>> BEGIN

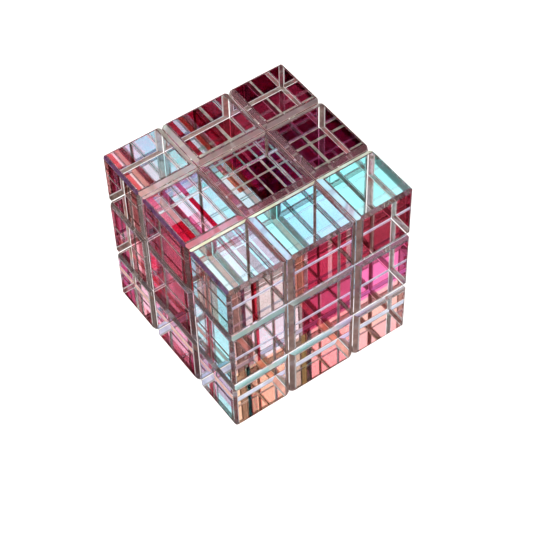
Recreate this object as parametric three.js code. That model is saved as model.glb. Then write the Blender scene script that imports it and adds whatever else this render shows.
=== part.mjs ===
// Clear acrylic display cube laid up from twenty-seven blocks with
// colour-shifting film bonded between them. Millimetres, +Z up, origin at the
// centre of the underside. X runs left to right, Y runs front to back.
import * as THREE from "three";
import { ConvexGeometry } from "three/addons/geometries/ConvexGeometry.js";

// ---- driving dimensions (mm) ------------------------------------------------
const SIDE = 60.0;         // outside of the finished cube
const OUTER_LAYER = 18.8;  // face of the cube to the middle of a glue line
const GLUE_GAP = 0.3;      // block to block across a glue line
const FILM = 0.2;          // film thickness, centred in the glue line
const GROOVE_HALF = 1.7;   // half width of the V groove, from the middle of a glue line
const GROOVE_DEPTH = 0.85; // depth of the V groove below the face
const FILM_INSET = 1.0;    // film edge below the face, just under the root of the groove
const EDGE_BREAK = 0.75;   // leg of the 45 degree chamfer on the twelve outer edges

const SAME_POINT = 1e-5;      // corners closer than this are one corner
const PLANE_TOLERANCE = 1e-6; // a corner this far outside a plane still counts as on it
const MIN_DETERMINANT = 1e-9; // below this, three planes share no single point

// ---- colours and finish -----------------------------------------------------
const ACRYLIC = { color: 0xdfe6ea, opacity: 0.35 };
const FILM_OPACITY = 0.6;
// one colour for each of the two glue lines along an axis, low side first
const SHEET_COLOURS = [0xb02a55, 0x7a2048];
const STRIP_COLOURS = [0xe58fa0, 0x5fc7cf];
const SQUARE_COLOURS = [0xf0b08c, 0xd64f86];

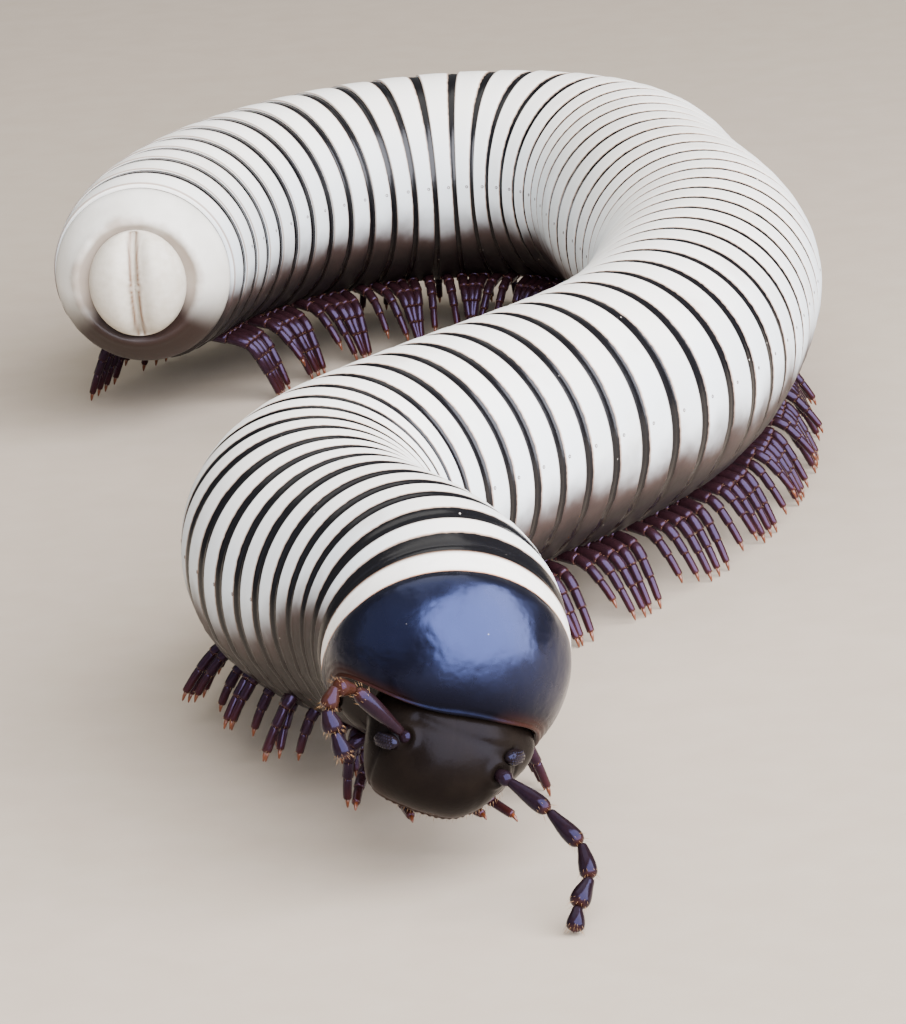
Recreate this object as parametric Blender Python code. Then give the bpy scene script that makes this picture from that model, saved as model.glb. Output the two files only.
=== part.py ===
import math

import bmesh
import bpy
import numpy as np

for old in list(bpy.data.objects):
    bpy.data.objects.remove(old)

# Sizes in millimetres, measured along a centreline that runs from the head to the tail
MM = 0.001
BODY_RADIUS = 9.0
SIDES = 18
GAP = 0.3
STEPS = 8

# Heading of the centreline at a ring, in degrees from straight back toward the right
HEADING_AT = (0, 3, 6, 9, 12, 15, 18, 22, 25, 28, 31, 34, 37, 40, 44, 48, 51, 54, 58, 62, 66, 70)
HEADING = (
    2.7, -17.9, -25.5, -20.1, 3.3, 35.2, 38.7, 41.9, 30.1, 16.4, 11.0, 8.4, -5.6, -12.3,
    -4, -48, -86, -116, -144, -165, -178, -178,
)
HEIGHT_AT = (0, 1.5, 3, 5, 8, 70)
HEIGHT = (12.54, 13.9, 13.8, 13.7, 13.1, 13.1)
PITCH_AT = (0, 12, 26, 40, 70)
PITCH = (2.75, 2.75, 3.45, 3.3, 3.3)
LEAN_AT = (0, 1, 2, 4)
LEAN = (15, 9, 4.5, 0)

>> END

▸ **What this task involves**:
Determine how many lines of the material include the string "code". Output only that count.

▸ **Exercise answer**:
2